Os estudantes e ativistas gritavam palavras de ordem e chamavam os militares de “assassinos” e “torturadores”.  “Cadeia já para os facistas do regime militar”, cantaram em coro. Os nomes de mortos e desaparecidos durante o regime militar foram lidos em voz alta. 

“Estamos aqui para celebrar a democracia. O Brasil se tornou uma democracia e não uma ditadura comunista. Se é para ser a verdade tem que ser para todos. Todas as revoluções de Cuba e da Rússia eram para transformar em ditaduras comunistas”, disse o general da reserva Luiz Eduardo Rocha Paiva, que foi comandante da Escola de Comando do Estado Maior do Exército e que se diz contra a instalação da Comissão da Verdade. 

O militar já havia afirmado à imprensa que não viu tortura dentro do Exército e disse duvidar que a presidente Dilma Rousseff tenha sido torturada. 

‘Movimento para restaurar a democracia’

Segundo disse ao UOL o coronel Gilberto Pereira, diretor de comunicação do Clube Militar, a palestra desta quinta faz parte de uma programação anual. “Assim como a gente comemora a proclamação da República, datas importantes para o Exército, o dia do soldado e do aviador, a gente comemora a verdade sobre o movimento 31 de março, que foi um movimento para restaurar a democracia”, alegou.

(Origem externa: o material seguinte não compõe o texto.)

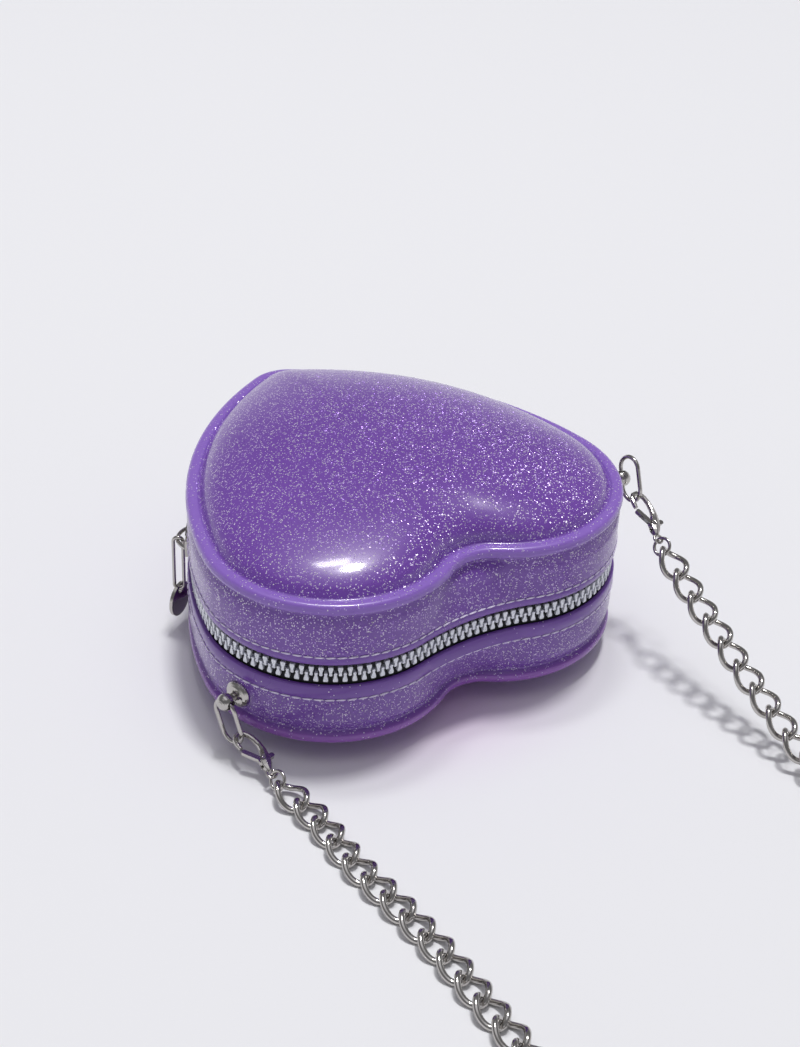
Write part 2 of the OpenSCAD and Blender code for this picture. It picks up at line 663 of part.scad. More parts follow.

Já o secretário executivo do Clube Militar, o coronel Pedro Figueira, complementou que este tema é recorrente nas discussões. “Todos anos nós fazemos uma palestra sobre este tema, é um assunto recorrente. Os ânimos estão mais exaltados. É uma revisão histórica mostrando os fatos que ocorreram naquela época, muitas vezes deturpados. Agora está sendo criada a Comissão da Verdade que busca a verdade só do outro lado. Nós também somos favoráveis à comissão, mas desde que se busque a verdade dos dois lados.”

Manifestação descontraída

A manifestação foi convocada pelo cineasta Silvio Tendler, que teve sua mãe torturada durante o regime militar. Antes do início do protesto, Tendler havia dito que o ato seria uma “manifestação descontraída, antiditadura e antigolpe militar”.

Numa carta enviada, em 2010, ao então ministro da Defesa, Nelson Jobim, o cineasta defendeu que “os envolvidos em crimes de tortura em nome do Estado brasileiro deveriam ser julgados e punidos por seus atos”.

No vídeo de convocação à manifestação, Tendler afirmou: “A ditadura me lembra tudo de ruim nesse país. É inadmissível que exista gente que ainda hoje pretenda comemorar o golpe de 64, que se use espaços públicos para comemorar a implantação de uma ditadura que destruiu uma geração inteira no país. É uma manifestação pela liberdade, democracia e pelo direito de expressão”.

Comissão da Verdade

Segundo a vice-presidente do grupo Tortura Nunca Mais, Vitoria Grabois, a instalação da Comissão da Verdade é uma luta de, pelo menos, 30 anos.

“Tudo isso está acontecendo porque existe uma ação na Corte Interamericana de Direitos Humanos na OEA que determinou que quem praticou crime de lesa humanidade deve ser julgado. Nesse momento se fala na Comissão da Verdade que é uma luta que fazemos há mais de 30 anos. Os militares não admitem a criação da Comissão. O Brasil é o país mais atrasado da América Latina”, disse Grabois.

A ativista citou que países como a Argentina já têm um ditador em prisão domiciliar, Reynaldo Bignone, e condenou o ‘anjo da morte’ por prisão perpétua –Alfredo Astiz, que foi chefe de inteligência do Grupo da Marinha.

“O Brasil nunca puniu os torturadores da ditadura. A Comissão da Verdade só existe no papel, ela já foi sancionada em novembro de 2011, mas não tem nada de concreto, os integrantes ainda não foram definidos”, criticou.

A aposentada Ângela Maria Barbosa, 70, foi uma das manifestantes desta quinta-feira. “Me surpreendi ao ver a juventude em grande número tentando resgatar uma parte dolorida da nossa história para todos nós que vivemos nesse período. Vivíamos naquela época a motivação de fazer oposição a um regime horroroso. Tive vários amigos presos e supertorturados.” Em 1964, Ângela Maria tinha 23 anos e era atuante nas manifestações públicas. “Vim fazer a minha presença como eu fiz na época, era muito atuante, fui à passeata dos cem mil, das Diretas Já”, lembrou.